• [Provided material]:
☆ ☆ ☆ ☆ ☆ ☆ ☆
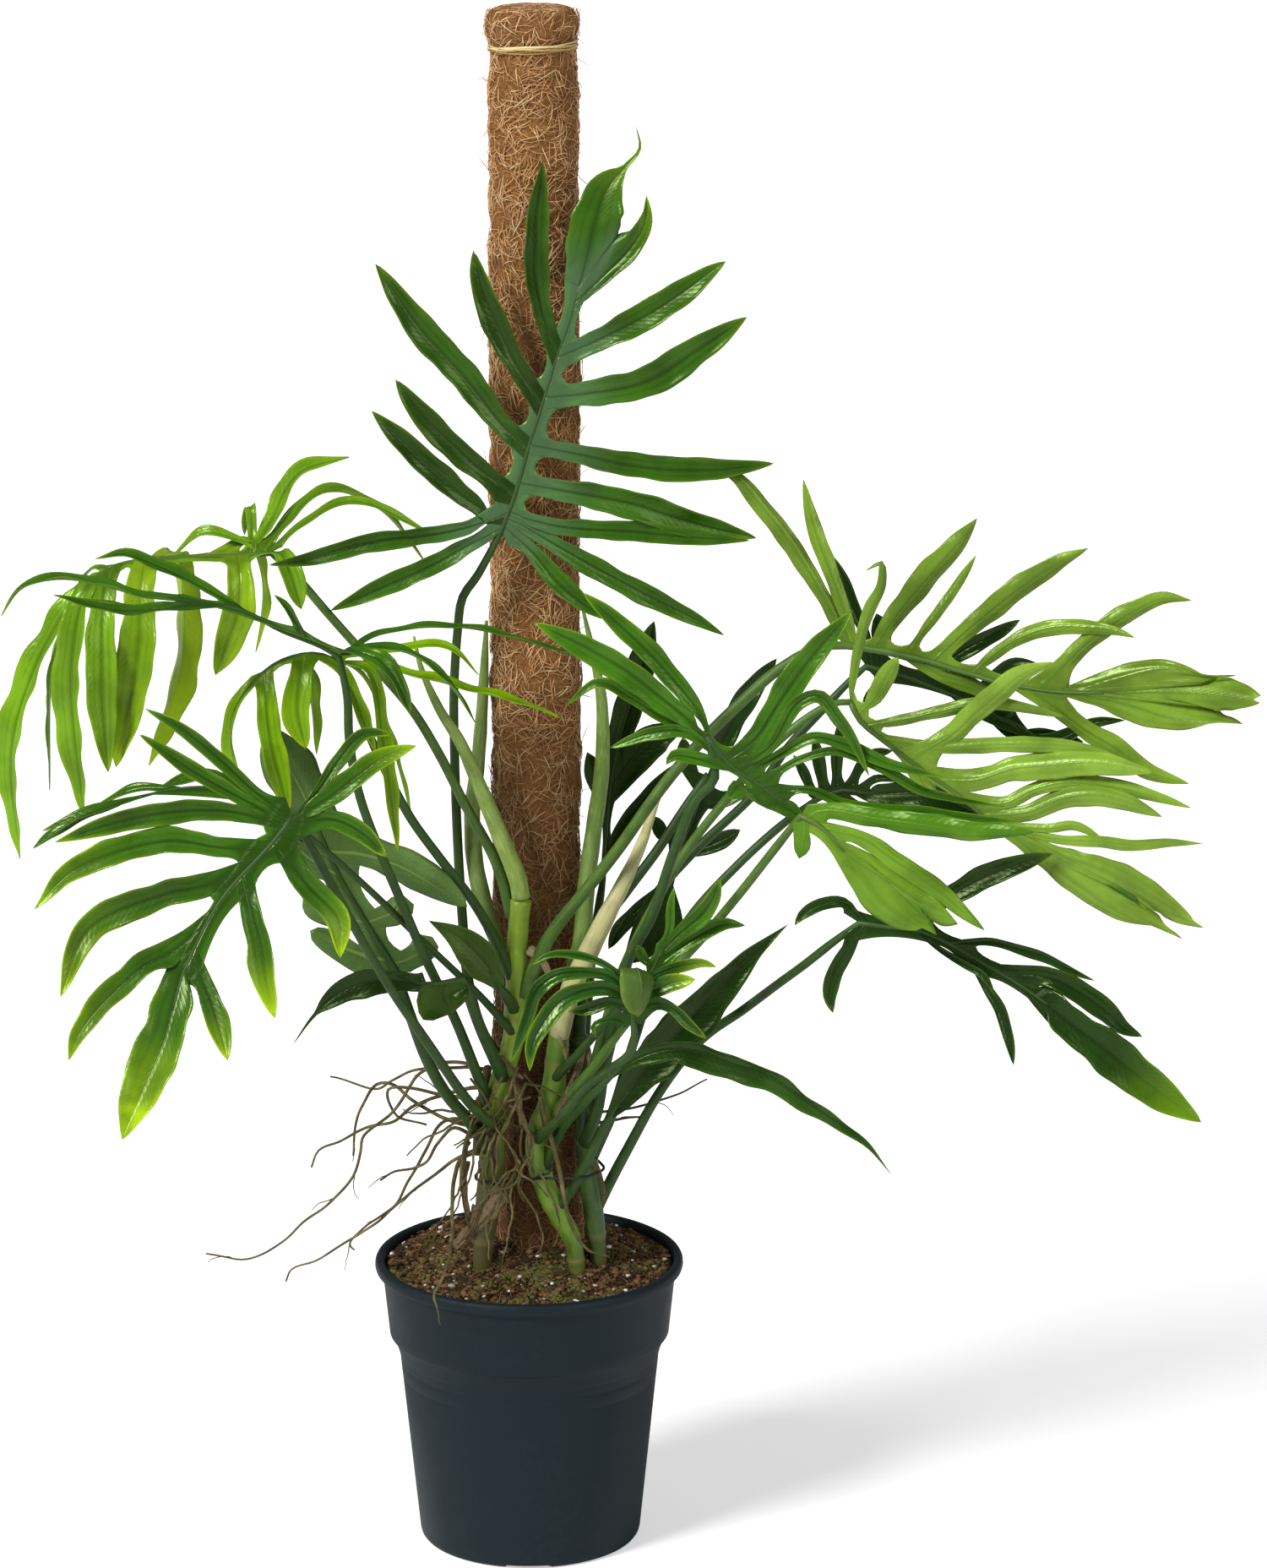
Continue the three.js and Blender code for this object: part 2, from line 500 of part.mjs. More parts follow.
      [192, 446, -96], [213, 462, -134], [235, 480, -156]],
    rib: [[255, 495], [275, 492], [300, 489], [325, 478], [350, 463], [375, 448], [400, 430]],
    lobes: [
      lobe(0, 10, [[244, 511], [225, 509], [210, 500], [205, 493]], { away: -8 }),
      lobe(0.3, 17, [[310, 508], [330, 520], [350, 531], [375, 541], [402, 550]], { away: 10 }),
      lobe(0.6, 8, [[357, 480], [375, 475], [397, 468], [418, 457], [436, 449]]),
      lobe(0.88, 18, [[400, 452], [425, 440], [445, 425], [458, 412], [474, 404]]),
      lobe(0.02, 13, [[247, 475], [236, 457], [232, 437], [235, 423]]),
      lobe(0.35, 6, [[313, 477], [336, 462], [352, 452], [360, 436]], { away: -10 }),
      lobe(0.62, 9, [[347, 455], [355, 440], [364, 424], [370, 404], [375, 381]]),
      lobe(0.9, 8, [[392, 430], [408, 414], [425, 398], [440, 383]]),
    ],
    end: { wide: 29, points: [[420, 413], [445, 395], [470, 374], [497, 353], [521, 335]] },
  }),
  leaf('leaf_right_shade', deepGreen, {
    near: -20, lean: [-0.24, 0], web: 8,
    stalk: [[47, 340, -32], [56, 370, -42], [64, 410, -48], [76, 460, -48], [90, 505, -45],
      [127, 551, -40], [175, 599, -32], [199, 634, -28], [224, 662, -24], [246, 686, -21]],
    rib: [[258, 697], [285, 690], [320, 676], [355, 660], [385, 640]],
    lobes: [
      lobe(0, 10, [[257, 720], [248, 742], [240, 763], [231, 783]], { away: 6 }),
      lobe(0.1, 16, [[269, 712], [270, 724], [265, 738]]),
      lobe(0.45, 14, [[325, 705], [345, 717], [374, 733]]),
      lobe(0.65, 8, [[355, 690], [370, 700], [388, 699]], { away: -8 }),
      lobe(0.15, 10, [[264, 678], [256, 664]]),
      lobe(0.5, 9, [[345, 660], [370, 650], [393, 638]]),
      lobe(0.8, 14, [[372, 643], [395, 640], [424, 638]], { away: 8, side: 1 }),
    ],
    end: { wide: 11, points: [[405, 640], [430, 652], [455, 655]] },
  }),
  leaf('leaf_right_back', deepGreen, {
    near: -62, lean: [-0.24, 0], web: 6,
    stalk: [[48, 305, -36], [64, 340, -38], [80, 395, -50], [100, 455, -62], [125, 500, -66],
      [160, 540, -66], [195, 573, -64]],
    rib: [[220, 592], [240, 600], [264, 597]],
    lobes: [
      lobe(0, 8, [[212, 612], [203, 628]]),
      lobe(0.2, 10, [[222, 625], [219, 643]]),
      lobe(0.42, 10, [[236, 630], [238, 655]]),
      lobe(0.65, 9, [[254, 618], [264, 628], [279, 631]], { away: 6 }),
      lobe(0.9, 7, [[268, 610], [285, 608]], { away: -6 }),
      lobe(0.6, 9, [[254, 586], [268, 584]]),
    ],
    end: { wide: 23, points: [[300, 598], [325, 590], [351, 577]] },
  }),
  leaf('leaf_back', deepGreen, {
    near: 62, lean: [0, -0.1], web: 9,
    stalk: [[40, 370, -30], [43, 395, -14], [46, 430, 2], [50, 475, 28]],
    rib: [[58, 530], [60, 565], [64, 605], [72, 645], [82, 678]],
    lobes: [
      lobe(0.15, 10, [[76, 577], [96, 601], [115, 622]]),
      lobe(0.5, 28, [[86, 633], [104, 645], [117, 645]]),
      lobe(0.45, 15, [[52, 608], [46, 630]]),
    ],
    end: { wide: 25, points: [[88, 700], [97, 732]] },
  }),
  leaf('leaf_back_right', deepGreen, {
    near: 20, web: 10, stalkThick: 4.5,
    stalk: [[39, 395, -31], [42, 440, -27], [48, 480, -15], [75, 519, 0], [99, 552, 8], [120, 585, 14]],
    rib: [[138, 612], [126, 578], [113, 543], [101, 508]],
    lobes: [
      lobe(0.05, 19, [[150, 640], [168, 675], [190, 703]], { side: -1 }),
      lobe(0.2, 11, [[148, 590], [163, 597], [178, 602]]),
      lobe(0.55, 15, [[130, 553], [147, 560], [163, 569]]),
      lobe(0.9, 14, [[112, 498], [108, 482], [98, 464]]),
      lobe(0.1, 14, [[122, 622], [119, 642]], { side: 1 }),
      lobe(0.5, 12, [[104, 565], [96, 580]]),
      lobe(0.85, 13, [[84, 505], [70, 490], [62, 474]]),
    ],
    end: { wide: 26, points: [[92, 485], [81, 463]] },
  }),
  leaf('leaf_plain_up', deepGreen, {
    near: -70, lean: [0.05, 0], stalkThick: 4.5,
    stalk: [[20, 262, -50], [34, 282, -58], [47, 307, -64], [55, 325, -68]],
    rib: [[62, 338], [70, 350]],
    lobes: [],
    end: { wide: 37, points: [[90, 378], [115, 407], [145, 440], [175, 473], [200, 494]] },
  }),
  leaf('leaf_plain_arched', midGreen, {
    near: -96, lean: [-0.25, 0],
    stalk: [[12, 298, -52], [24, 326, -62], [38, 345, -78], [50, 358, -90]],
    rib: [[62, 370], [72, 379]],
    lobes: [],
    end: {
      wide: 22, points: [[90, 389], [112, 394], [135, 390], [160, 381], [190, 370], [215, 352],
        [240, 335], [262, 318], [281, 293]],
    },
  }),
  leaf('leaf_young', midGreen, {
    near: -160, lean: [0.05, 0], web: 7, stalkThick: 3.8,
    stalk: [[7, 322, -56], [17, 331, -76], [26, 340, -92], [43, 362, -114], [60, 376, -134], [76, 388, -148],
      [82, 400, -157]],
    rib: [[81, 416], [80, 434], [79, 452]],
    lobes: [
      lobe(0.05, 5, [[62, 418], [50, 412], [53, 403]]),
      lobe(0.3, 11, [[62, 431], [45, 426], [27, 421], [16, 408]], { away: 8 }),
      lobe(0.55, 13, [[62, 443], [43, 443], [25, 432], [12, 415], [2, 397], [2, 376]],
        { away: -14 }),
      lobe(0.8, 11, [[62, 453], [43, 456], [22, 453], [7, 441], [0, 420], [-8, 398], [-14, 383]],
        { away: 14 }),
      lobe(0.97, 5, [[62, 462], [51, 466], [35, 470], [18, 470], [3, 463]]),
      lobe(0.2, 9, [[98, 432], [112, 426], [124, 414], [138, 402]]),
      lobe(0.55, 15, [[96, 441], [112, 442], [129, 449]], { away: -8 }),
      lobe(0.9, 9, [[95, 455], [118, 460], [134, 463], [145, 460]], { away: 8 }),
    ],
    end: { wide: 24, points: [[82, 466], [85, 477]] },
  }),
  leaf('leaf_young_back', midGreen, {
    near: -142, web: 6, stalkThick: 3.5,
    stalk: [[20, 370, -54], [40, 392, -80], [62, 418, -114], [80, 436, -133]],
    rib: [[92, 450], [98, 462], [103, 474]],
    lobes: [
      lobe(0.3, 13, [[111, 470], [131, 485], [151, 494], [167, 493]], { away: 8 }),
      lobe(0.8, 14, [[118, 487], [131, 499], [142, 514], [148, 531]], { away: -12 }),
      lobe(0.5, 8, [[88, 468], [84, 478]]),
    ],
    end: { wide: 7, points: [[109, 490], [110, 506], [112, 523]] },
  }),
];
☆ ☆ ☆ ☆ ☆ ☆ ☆
• [Set exercise]: Write the material out exactly, with nothing left out.

• [Task output]:
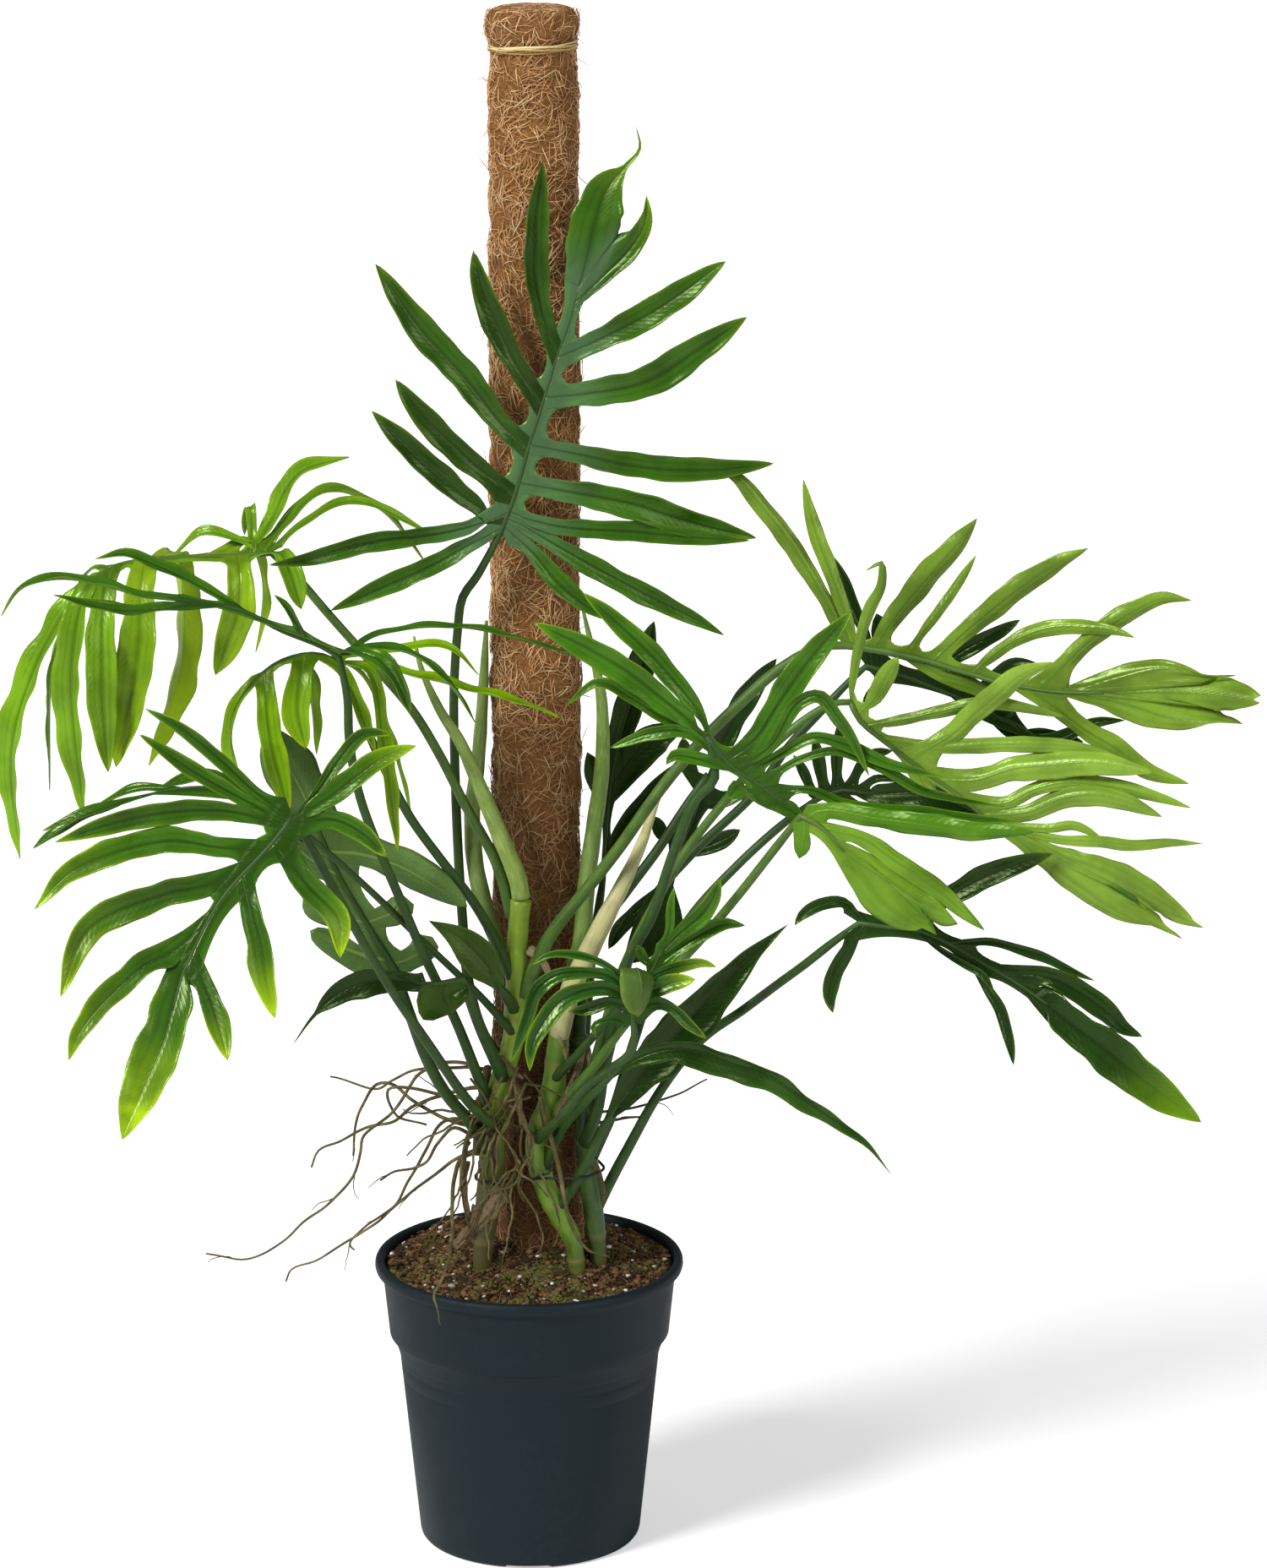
Continue the three.js and Blender code for this object: part 2, from line 500 of part.mjs. More parts follow.
      [192, 446, -96], [213, 462, -134], [235, 480, -156]],
    rib: [[255, 495], [275, 492], [300, 489], [325, 478], [350, 463], [375, 448], [400, 430]],
    lobes: [
      lobe(0, 10, [[244, 511], [225, 509], [210, 500], [205, 493]], { away: -8 }),
      lobe(0.3, 17, [[310, 508], [330, 520], [350, 531], [375, 541], [402, 550]], { away: 10 }),
      lobe(0.6, 8, [[357, 480], [375, 475], [397, 468], [418, 457], [436, 449]]),
      lobe(0.88, 18, [[400, 452], [425, 440], [445, 425], [458, 412], [474, 404]]),
      lobe(0.02, 13, [[247, 475], [236, 457], [232, 437], [235, 423]]),
      lobe(0.35, 6, [[313, 477], [336, 462], [352, 452], [360, 436]], { away: -10 }),
      lobe(0.62, 9, [[347, 455], [355, 440], [364, 424], [370, 404], [375, 381]]),
      lobe(0.9, 8, [[392, 430], [408, 414], [425, 398], [440, 383]]),
    ],
    end: { wide: 29, points: [[420, 413], [445, 395], [470, 374], [497, 353], [521, 335]] },
  }),
  leaf('leaf_right_shade', deepGreen, {
    near: -20, lean: [-0.24, 0], web: 8,
    stalk: [[47, 340, -32], [56, 370, -42], [64, 410, -48], [76, 460, -48], [90, 505, -45],
      [127, 551, -40], [175, 599, -32], [199, 634, -28], [224, 662, -24], [246, 686, -21]],
    rib: [[258, 697], [285, 690], [320, 676], [355, 660], [385, 640]],
    lobes: [
      lobe(0, 10, [[257, 720], [248, 742], [240, 763], [231, 783]], { away: 6 }),
      lobe(0.1, 16, [[269, 712], [270, 724], [265, 738]]),
      lobe(0.45, 14, [[325, 705], [345, 717], [374, 733]]),
      lobe(0.65, 8, [[355, 690], [370, 700], [388, 699]], { away: -8 }),
      lobe(0.15, 10, [[264, 678], [256, 664]]),
      lobe(0.5, 9, [[345, 660], [370, 650], [393, 638]]),
      lobe(0.8, 14, [[372, 643], [395, 640], [424, 638]], { away: 8, side: 1 }),
    ],
    end: { wide: 11, points: [[405, 640], [430, 652], [455, 655]] },
  }),
  leaf('leaf_right_back', deepGreen, {
    near: -62, lean: [-0.24, 0], web: 6,
    stalk: [[48, 305, -36], [64, 340, -38], [80, 395, -50], [100, 455, -62], [125, 500, -66],
      [160, 540, -66], [195, 573, -64]],
    rib: [[220, 592], [240, 600], [264, 597]],
    lobes: [
      lobe(0, 8, [[212, 612], [203, 628]]),
      lobe(0.2, 10, [[222, 625], [219, 643]]),
      lobe(0.42, 10, [[236, 630], [238, 655]]),
      lobe(0.65, 9, [[254, 618], [264, 628], [279, 631]], { away: 6 }),
      lobe(0.9, 7, [[268, 610], [285, 608]], { away: -6 }),
      lobe(0.6, 9, [[254, 586], [268, 584]]),
    ],
    end: { wide: 23, points: [[300, 598], [325, 590], [351, 577]] },
  }),
  leaf('leaf_back', deepGreen, {
    near: 62, lean: [0, -0.1], web: 9,
    stalk: [[40, 370, -30], [43, 395, -14], [46, 430, 2], [50, 475, 28]],
    rib: [[58, 530], [60, 565], [64, 605], [72, 645], [82, 678]],
    lobes: [
      lobe(0.15, 10, [[76, 577], [96, 601], [115, 622]]),
      lobe(0.5, 28, [[86, 633], [104, 645], [117, 645]]),
      lobe(0.45, 15, [[52, 608], [46, 630]]),
    ],
    end: { wide: 25, points: [[88, 700], [97, 732]] },
  }),
  leaf('leaf_back_right', deepGreen, {
    near: 20, web: 10, stalkThick: 4.5,
    stalk: [[39, 395, -31], [42, 440, -27], [48, 480, -15], [75, 519, 0], [99, 552, 8], [120, 585, 14]],
    rib: [[138, 612], [126, 578], [113, 543], [101, 508]],
    lobes: [
      lobe(0.05, 19, [[150, 640], [168, 675], [190, 703]], { side: -1 }),
      lobe(0.2, 11, [[148, 590], [163, 597], [178, 602]]),
      lobe(0.55, 15, [[130, 553], [147, 560], [163, 569]]),
      lobe(0.9, 14, [[112, 498], [108, 482], [98, 464]]),
      lobe(0.1, 14, [[122, 622], [119, 642]], { side: 1 }),
      lobe(0.5, 12, [[104, 565], [96, 580]]),
      lobe(0.85, 13, [[84, 505], [70, 490], [62, 474]]),
    ],
    end: { wide: 26, points: [[92, 485], [81, 463]] },
  }),
  leaf('leaf_plain_up', deepGreen, {
    near: -70, lean: [0.05, 0], stalkThick: 4.5,
    stalk: [[20, 262, -50], [34, 282, -58], [47, 307, -64], [55, 325, -68]],
    rib: [[62, 338], [70, 350]],
    lobes: [],
    end: { wide: 37, points: [[90, 378], [115, 407], [145, 440], [175, 473], [200, 494]] },
  }),
  leaf('leaf_plain_arched', midGreen, {
    near: -96, lean: [-0.25, 0],
    stalk: [[12, 298, -52], [24, 326, -62], [38, 345, -78], [50, 358, -90]],
    rib: [[62, 370], [72, 379]],
    lobes: [],
    end: {
      wide: 22, points: [[90, 389], [112, 394], [135, 390], [160, 381], [190, 370], [215, 352],
        [240, 335], [262, 318], [281, 293]],
    },
  }),
  leaf('leaf_young', midGreen, {
    near: -160, lean: [0.05, 0], web: 7, stalkThick: 3.8,
    stalk: [[7, 322, -56], [17, 331, -76], [26, 340, -92], [43, 362, -114], [60, 376, -134], [76, 388, -148],
      [82, 400, -157]],
    rib: [[81, 416], [80, 434], [79, 452]],
    lobes: [
      lobe(0.05, 5, [[62, 418], [50, 412], [53, 403]]),
      lobe(0.3, 11, [[62, 431], [45, 426], [27, 421], [16, 408]], { away: 8 }),
      lobe(0.55, 13, [[62, 443], [43, 443], [25, 432], [12, 415], [2, 397], [2, 376]],
        { away: -14 }),
      lobe(0.8, 11, [[62, 453], [43, 456], [22, 453], [7, 441], [0, 420], [-8, 398], [-14, 383]],
        { away: 14 }),
      lobe(0.97, 5, [[62, 462], [51, 466], [35, 470], [18, 470], [3, 463]]),
      lobe(0.2, 9, [[98, 432], [112, 426], [124, 414], [138, 402]]),
      lobe(0.55, 15, [[96, 441], [112, 442], [129, 449]], { away: -8 }),
      lobe(0.9, 9, [[95, 455], [118, 460], [134, 463], [145, 460]], { away: 8 }),
    ],
    end: { wide: 24, points: [[82, 466], [85, 477]] },
  }),
  leaf('leaf_young_back', midGreen, {
    near: -142, web: 6, stalkThick: 3.5,
    stalk: [[20, 370, -54], [40, 392, -80], [62, 418, -114], [80, 436, -133]],
    rib: [[92, 450], [98, 462], [103, 474]],
    lobes: [
      lobe(0.3, 13, [[111, 470], [131, 485], [151, 494], [167, 493]], { away: 8 }),
      lobe(0.8, 14, [[118, 487], [131, 499], [142, 514], [148, 531]], { away: -12 }),
      lobe(0.5, 8, [[88, 468], [84, 478]]),
    ],
    end: { wide: 7, points: [[109, 490], [110, 506], [112, 523]] },
  }),
];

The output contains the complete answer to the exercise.